Depuis la mort de son père, Ayako vit seule avec sa mère. Mais trois anciens amis de son père se sont mis en tête de trouver un mari à la jeune fille. Seulement Ayako refuse et préfère rester avec sa mère.

   
1961 Dernier caprice
(Kohayagawa-Ke no Akie Kohayagawa). Avec : Avec : Ganjirô Nakamura (Manbei), Setsuko Hara (Akiko), Yôko Tsukasa (Noriko), Michiyo Aratama (Fumiko), Keiju Kobayashi (Hisao). 1h43.

A Kyoto, Hisao, dirige la petite entreprise de distillerie de saké qui appartient à Manbei Kohayagawa, le père d'Akiko et Noriko et de sa femme, Fumiko. Les affaires marchent mal. La famille serait soulagée si Akiko, veuve depuis six ans, se remariait et si la jeune Akiko acceptait un mariage avec le fils d'un banquier. Fumiko est préoccupée car son père à retrouvé une ancienne maitresse, Tsune Sasaki, qui fit pleurer sa mère, et délaisse de plus en plus souvent l'entreprise. Manbei fait une première attaque dont il se remet très vite puis une seconde, fatale. L'entreprise sera vendue. Akiko renonce à se marier et Akiko au mariage arrangé pour partir à Sapporo retrouver celui qu'elle aime.

   
1962 Le goût du sake
(Samma no Aji). Avec : Chishû Ryû (Shuhei Hirayama), Shima Iwashita (Michiko), Keiji Sada (Koichi) Mariko Okada (Akiko). 1h52.

Shuhei Hirayama, un veuf vit avec sa fille Michiko, qui tient la maison, et son fils cadet Kazuo, tandis que l'aîné, Koichi, est déjà marié. Hirayama fréquente quelques amis avec qui il boit volontiers force saké, notamment Horie, qui vient de se remarier avec une femme très jeune et le pousse à en faire autant. Et aussi avec son vieux professeur Sakurna qui vit également avec sa fille dont il avoue avoir gâché l'avenir en la gardant près de lui. Cela fait réfléchir Hirayama, qui tente de décider Michiko au mariage. Celle-ci, amoureuse d'un jeune Homme, Miura, apprend qu'il est déjà fiancé a une autre.

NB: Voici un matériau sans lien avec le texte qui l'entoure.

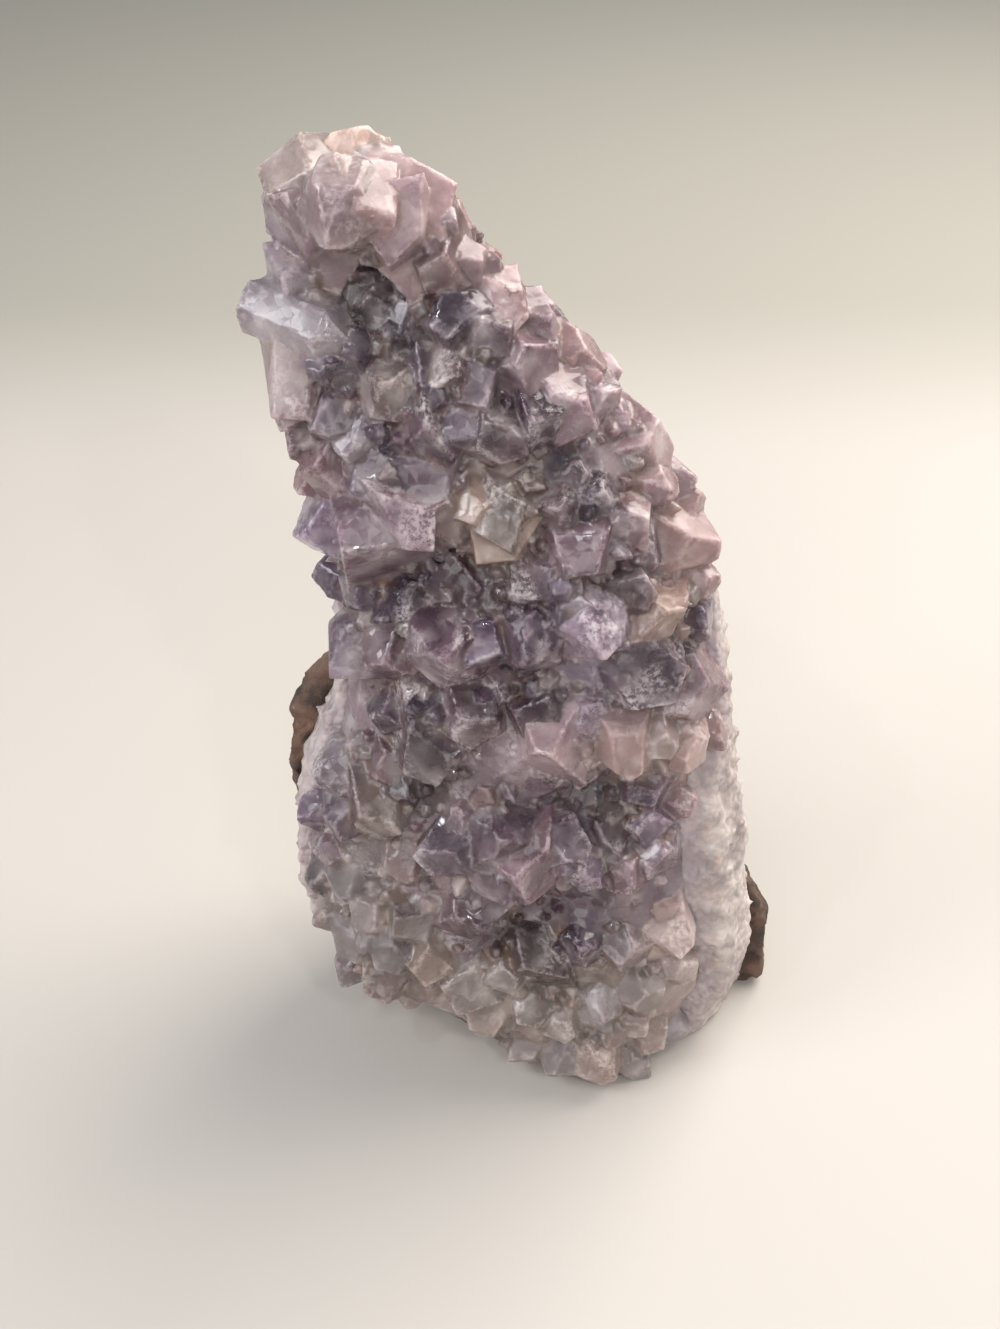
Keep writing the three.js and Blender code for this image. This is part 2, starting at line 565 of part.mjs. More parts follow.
/** Smaller crystals drawn over the rest of the amethyst's outside, clear of the places taken. */
function fillPlaces(body, taken, random) {
  const places = [...taken];
  const spots = body.geometry.attributes.position;
  const normals = body.geometry.attributes.normal;
  for (let n = 0; n < FILL.tries && places.length < taken.length + FILL.most; n++) {
    const i = Math.floor(random() * spots.count);
    const point = new THREE.Vector3().fromBufferAttribute(spots, i);
    const half = THREE.MathUtils.lerp(FILL.smallest, FILL.largest, random() ** 2);
    const lean = (2 * random() - 1) * FILL.lean;
    const tilt = (2 * random() - 1) * FILL.lean;
    const limit = sheetY(AMETHYST_BACK, point.x, point.z) - FILL.edge * half;
    const outside = point.y > limit || point.z < FOOT_Z + 1;
    const crowded = places.some((p) => p.point.distanceTo(point) < FILL.spacing * (p.half + half));
    if (outside || crowded) continue;
    const normal = new THREE.Vector3().fromBufferAttribute(normals, i);
    places.push({ point, direction: leant(normal, lean, tilt), half, long: 1, whole: false });
  }
  return places.slice(taken.length);
}

// The three layers.

/** The druse: the front of the body with every crystal joined to it. */
function makeAmethyst() {
  const random = makeRandom(SEED);
  const surface = new THREE.Mesh(makeFaceBody(FACE_GRID, 0));
  const seen = seenPlaces(surface);
  const places = [...seen, ...fillPlaces(surface, seen, random)];
  const crystals = places.map((place, i) => crystalAt(place, makeRandom(SEED + 101 * i)));
  const joined = crystals.reduce((sum, crystal) => sum.add(crystal), solidOf(makeFaceBody(BED_GRID, BED)));
  return joined.subtract(behind(AMETHYST_BACK, -GAP / 2)).intersect(aboveFoot());
}

/** The band of pale quartz between the two parting sheets. */
function makeQuartz() {
  return solidOf(makeBandBody())
    .intersect(behind(AMETHYST_BACK, GAP / 2))
    .subtract(behind(QUARTZ_BACK, -GAP / 2))
    .intersect(aboveFoot());
}

/** The basalt behind the second sheet. */
function makeBasalt() {
  return solidOf(makeRindBody())
    .intersect(behind(QUARTZ_BACK, GAP / 2))
    .intersect(aboveFoot());
}

/** The largest single body of a solid: chips that a cut leaves loose are dropped. */
function mainBody(solid) {
  return solid.decompose().sort((a, b) => b.volume() - a.volume())[0];
}

/** One layer as a named mesh in its own material. */
function makeLayer(name, solid, color, roughness) {
  const material = new THREE.MeshStandardMaterial({ color, roughness, metalness: 0 });
  const mesh = new THREE.Mesh(geometryOf(mainBody(solid)), material);
  mesh.name = name;
  return mesh;
}

const cluster = new THREE.Group();
cluster.add(
  makeLayer("amethyst_crystals", makeAmethyst(), 0x9b8a9e, 0.25),
  makeLayer("quartz_band", makeQuartz(), 0xc9c6bd, 0.55),
  makeLayer("basalt_rind", makeBasalt(), 0x7d6350, 0.9),
);

export default cluster;
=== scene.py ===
"""Looks of an amethyst cluster that stands on its sawn foot.

Three layers grew one on the other: a druse of amethyst crystals, a band of pale granular quartz, and a
rind of brown basalt. Each layer takes its form from the solid of the same name and gets the detail that
the solid leaves out: the small second growth between the large crystals, worn edges, grain and pits.

Lengths are in metres, or in millimetres where a docstring says so, +Z is up and -Y is the crystal face.
"""

import itertools
import logging
import math
from collections.abc import Sequence
from dataclasses import dataclass, field
from enum import Enum

import bmesh
import bpy
import numpy as np
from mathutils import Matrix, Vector
from mathutils.bvhtree import BVHTree


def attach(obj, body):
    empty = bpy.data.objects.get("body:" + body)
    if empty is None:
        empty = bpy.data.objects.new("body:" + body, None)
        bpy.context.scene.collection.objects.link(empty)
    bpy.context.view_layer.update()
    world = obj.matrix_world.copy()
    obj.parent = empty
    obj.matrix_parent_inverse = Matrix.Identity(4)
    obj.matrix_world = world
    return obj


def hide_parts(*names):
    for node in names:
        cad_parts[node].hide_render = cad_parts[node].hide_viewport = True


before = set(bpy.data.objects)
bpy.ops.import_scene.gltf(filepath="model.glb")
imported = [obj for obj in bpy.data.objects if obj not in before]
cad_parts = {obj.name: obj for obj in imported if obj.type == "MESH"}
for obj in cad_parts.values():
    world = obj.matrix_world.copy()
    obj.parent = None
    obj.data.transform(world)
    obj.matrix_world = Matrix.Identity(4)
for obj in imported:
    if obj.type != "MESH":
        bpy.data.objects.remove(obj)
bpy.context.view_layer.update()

MM = 0.001
SAME_PLACE = 0.002 * MM  # corners nearer than this are one
FOOT_REACH = 0.1 * MM  # a level face below this is the sawn foot
BARE_FOOT = 0.6 * MM  # nothing grows below this
QUARTZ_INDEX = 1.544  # of refraction
BODY = "root"

log = logging.getLogger("amethyst_cluster")


# Colours


class Tint(Enum):
    """The stone's colours, as red, green and blue from 0 to 255, and how clear that stone is from 0 to 1.
    Three of them also carry painted light or shade, as noted at each.
    """

    # Cream-white, raised towards white as painted light on a face that the lamps leave in shade.
    IVORY_AND_PAINTED_LIGHT = (240, 224, 212, 0.3)
    CREAM = (192, 170, 162, 0.1)
    SHELL = (182, 155, 154, 0.3)
    CLAY = (154, 140, 132, 0.2)
    ROSE = (164, 135, 138, 0.45)
    PALE_LILAC = (162, 141, 154, 0.5)
    LILAC = (140, 118, 130, 0.6)
    GREY_LILAC = (118, 98, 111, 0.7)
    PURPLE = (100, 80, 98, 0.9)
    # Deep purple, laid only in pockets and hollows, where its darkness is partly painted shade.
    DEEP_PURPLE_AND_SHADE = (84, 68, 80, 0.8)
    # Painted shade: a near-black tint laid only in hollows and under overhangs.
    SMOKE = (62, 49, 56, 0.7)
    FROST = (186, 172, 172, 0.2)
    TAN = (166, 145, 130, 0.45)
    SAND = (162, 146, 136, 0.4)
    VIOLET = (82, 64, 108, 0.8)
    RUST = (190, 132, 74, 0.2)

    @property
    def linear(self) -> np.ndarray:
        """The colour with its light in proportion, from 0 to 1, and the clearness."""
        *colour, clear = self.value
        return np.array([*linear_light(colour), clear])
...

Elle accepte alors de se marier pour avec l'homme choisi par son père et la cérémonie a lieu. Après les noces, Hirayama retrouve ses amis puis la barmaid qui lui rappelle son ancienne femme. Malgré la présence de son fils Kazuo à la maison, il réalise l'immense poids de la solitude sans sa fille.